Audiences who enjoyed the chromolume in the Huntington Theatre’s production of Sunday In The Park With George probably wouldn’t have been able to decide what was video and what wasn’t, Borovay thinks. The design team wondered whether to create the chromolume or leave it to the audience’s imagination. The result was a marriage of lights, scenery, and imagery. “Visuals were more modern than the era but retro in a way. We borrowed from the old technology, too.”
“In Rock Of Ages, video was a specific element, not overlaid on scenery,” says Borovay. “It began to take on personality, like a character in the show, and then it was unmistakable. But that was very specific to that show and wouldn’t work for every show.
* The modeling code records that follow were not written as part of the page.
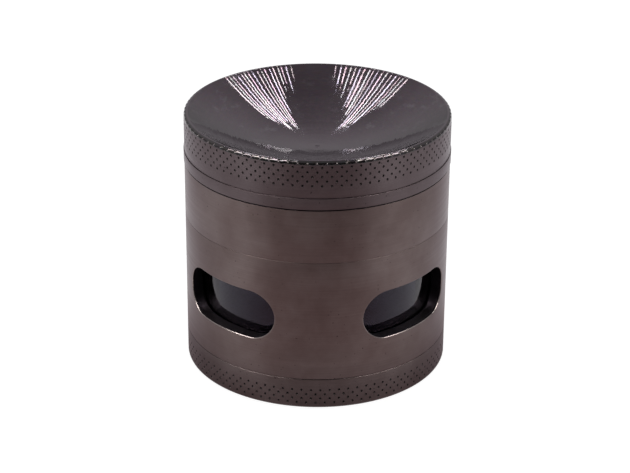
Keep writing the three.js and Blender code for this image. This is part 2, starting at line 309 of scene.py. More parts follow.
def thread_rings(root_r, depth, low, high, seam, start, count, phase=0.0):
    """Level rings up a wall threaded to meet at a seam. depth is positive for a male ridge and negative for a
    female one. The end rings are plain, so that they join the walls beyond."""
    start_z = seam - BASE_TOP + DRUM_LOW + THREAD_START
    angles = phase + np.arange(count) * (2 * math.pi / count)
    levels = np.linspace(low, high, round(abs(high - low) / 0.12))
    rings = []
    for z in levels:
        height = np.zeros(count)
        for turn in range(-1, 3):
            t = ((angles - start) % (2 * math.pi)) / (2 * math.pi) + turn
            off = np.abs(z - (start_z + THREAD_PITCH * t))
            flank = np.clip((RIDGE_BASE / 2 - off) / (RIDGE_BASE / 2 - RIDGE_TIP / 2), 0, 1)
            fade = np.clip(np.minimum(t, THREAD_TURNS - t) / 0.06, 0, 1)
            height = np.maximum(height, flank * fade)
        if z in (low, high):
            height[:] = 0
        rings.append(ring(root_r + depth * height, z, count, phase))
    return rings


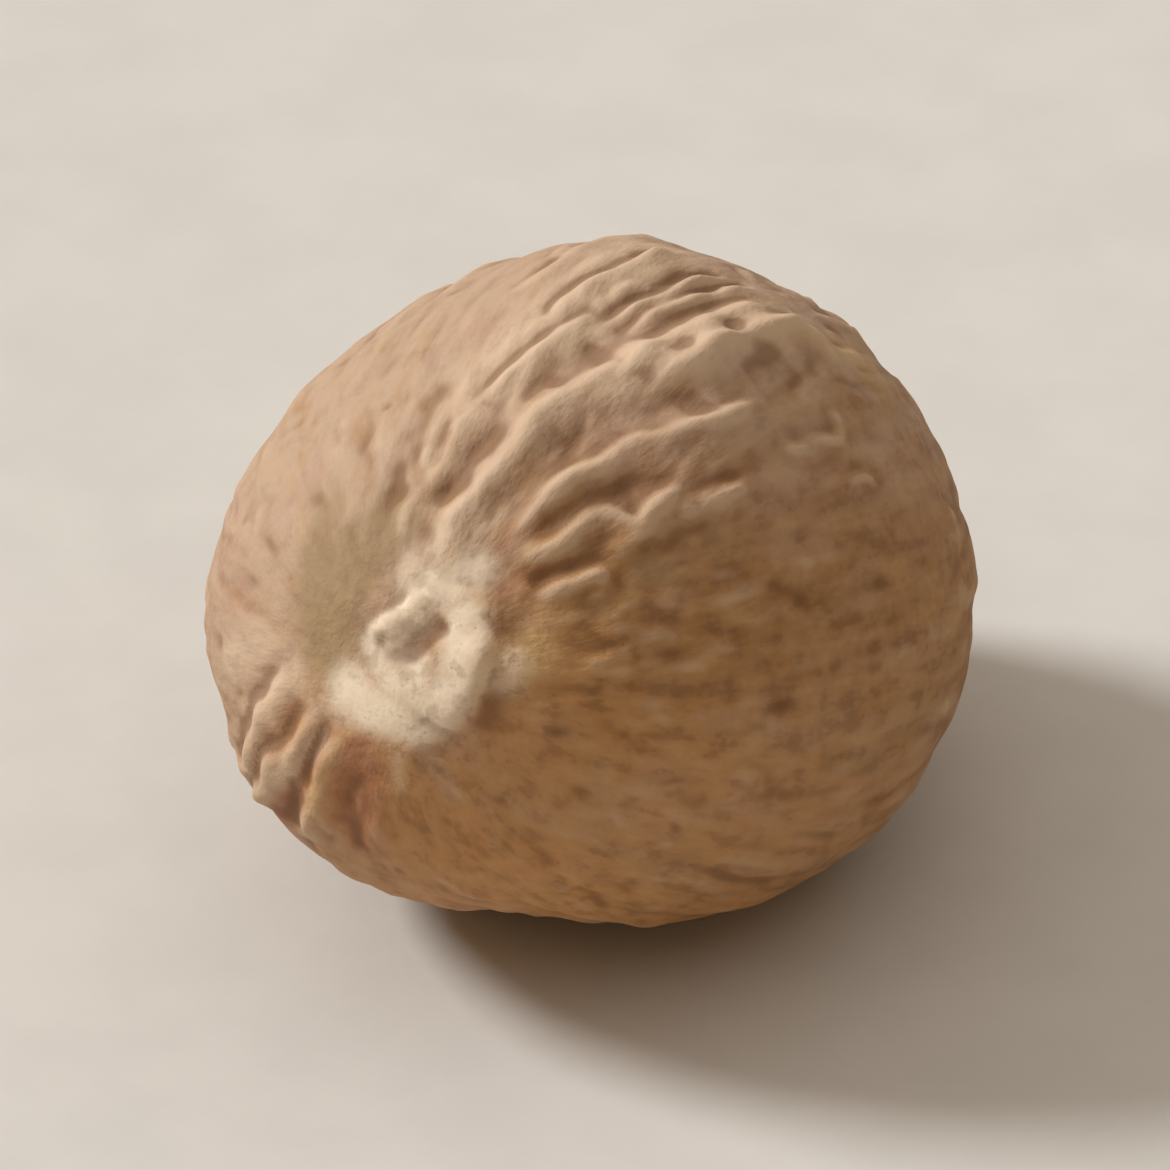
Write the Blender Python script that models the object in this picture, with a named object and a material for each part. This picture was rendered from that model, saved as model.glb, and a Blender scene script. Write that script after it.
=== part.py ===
"""A whole nutmeg: one dried seed, lying on its side with its scar end lifted.

Metres, +Z up.  The seed's long axis lies in the YZ plane.  Its fat end, with the scar where it
grew on its stalk, faces -Y and is raised; its narrow end faces +Y.  The origin is on the ground,
under the middle of the seed.

The seed is shaped in its own axes first and then tilted.  A place on it is a pair of angles in
degrees: how far it is from the scar, from 0 there to 180 at the narrow end, and where it is
around the long axis as seen by someone facing the scar, from 0 at the right (+X) over 90 at the
top.  Sizes are in millimetres, because the skin's relief is small.
"""
import math
import random

import bmesh
import bpy
import numpy as np
from mathutils import Vector, noise

MM = 0.001

# The whole seed
LENGTH = 23.2
WIDTH = 17.8
HEIGHT = 17.8
FULLNESS = 0.11          # how much fatter the scar end is than the middle
LIFT = 20.0              # degrees that the scar end is raised
FLAT_DEPTH = 0.4         # worn off below, so that the seed lies still

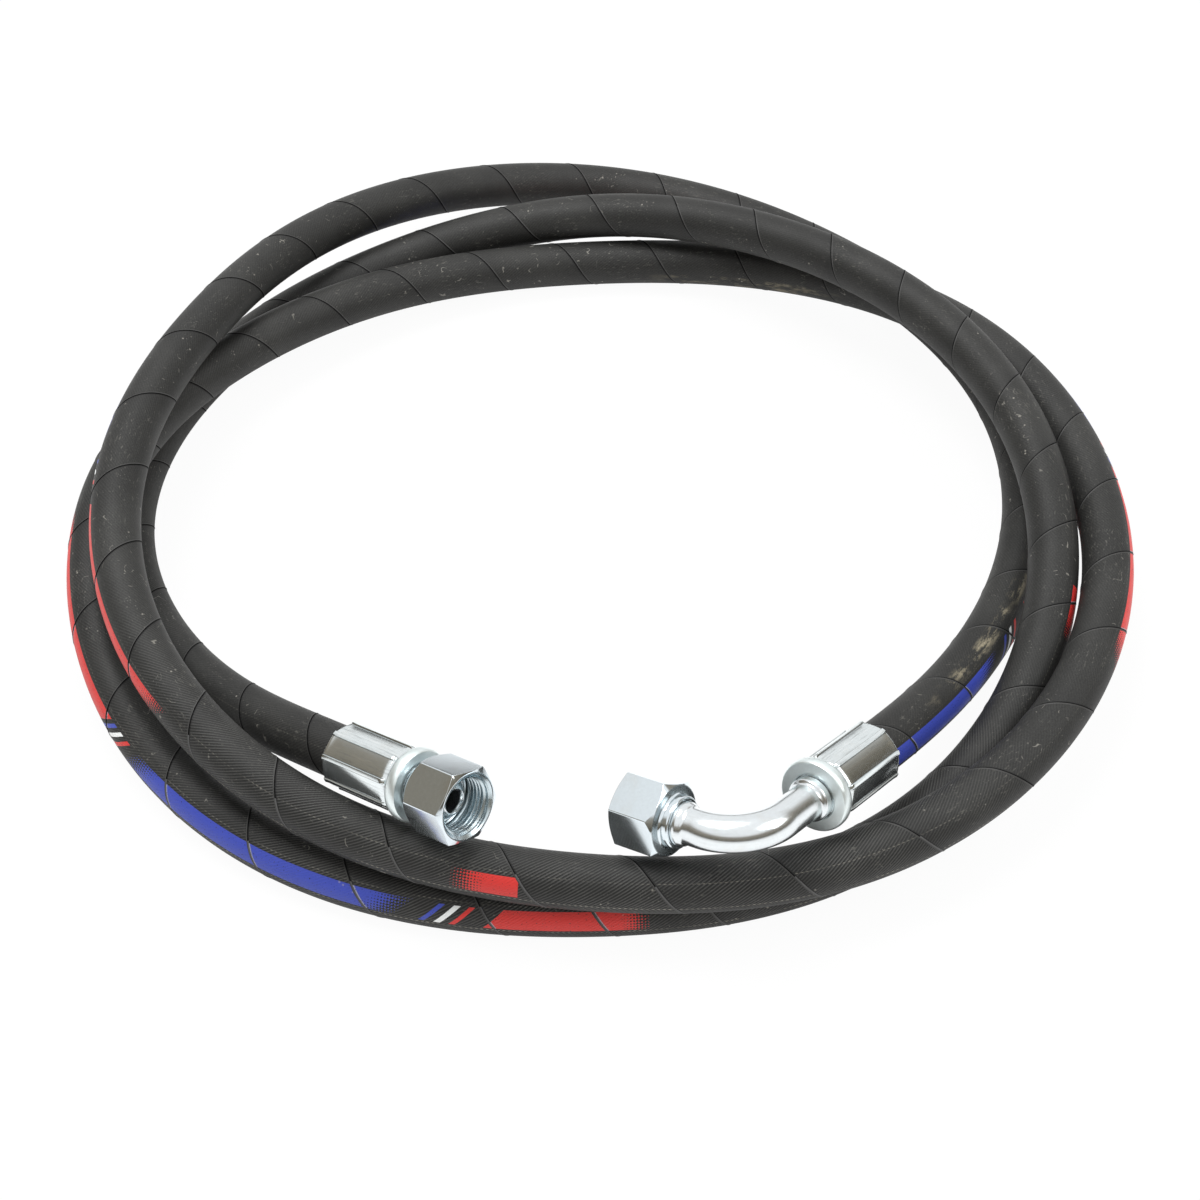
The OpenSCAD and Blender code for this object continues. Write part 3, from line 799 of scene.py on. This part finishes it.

It wouldn’t work for Waiting For Godot.”
Yarden recently worked with co-designer Christopher Ash on Sunday In The Park With George. “It’s been approached in different ways by different designers,” says Yarden, “but always implicit in the piece is the need to reveal the incredibly unique texture of this painting. That happens primarily through projection design.”
Yarden notes that a lot of playwrights include projection design in their texts, and not just in musicals. Paula Vogel, for instance, specified projections for Indecent. “She was very concerned that the audience be able to understand when her characters were talking in different languages. Text projections helped in a very simple way,” says Yarden. “I just did a production in Amsterdam of Salome, which famously has the Dance of the Seven Veils in it. In thinking about how we wanted to present this dance, we created a dance video where Salome is dancing with the object of her obsession, John the Baptist. So we see her on stage dancing alone and in the projection doing the same dance with John. It’s a flexible medium and it’s quickly becoming an essential one.”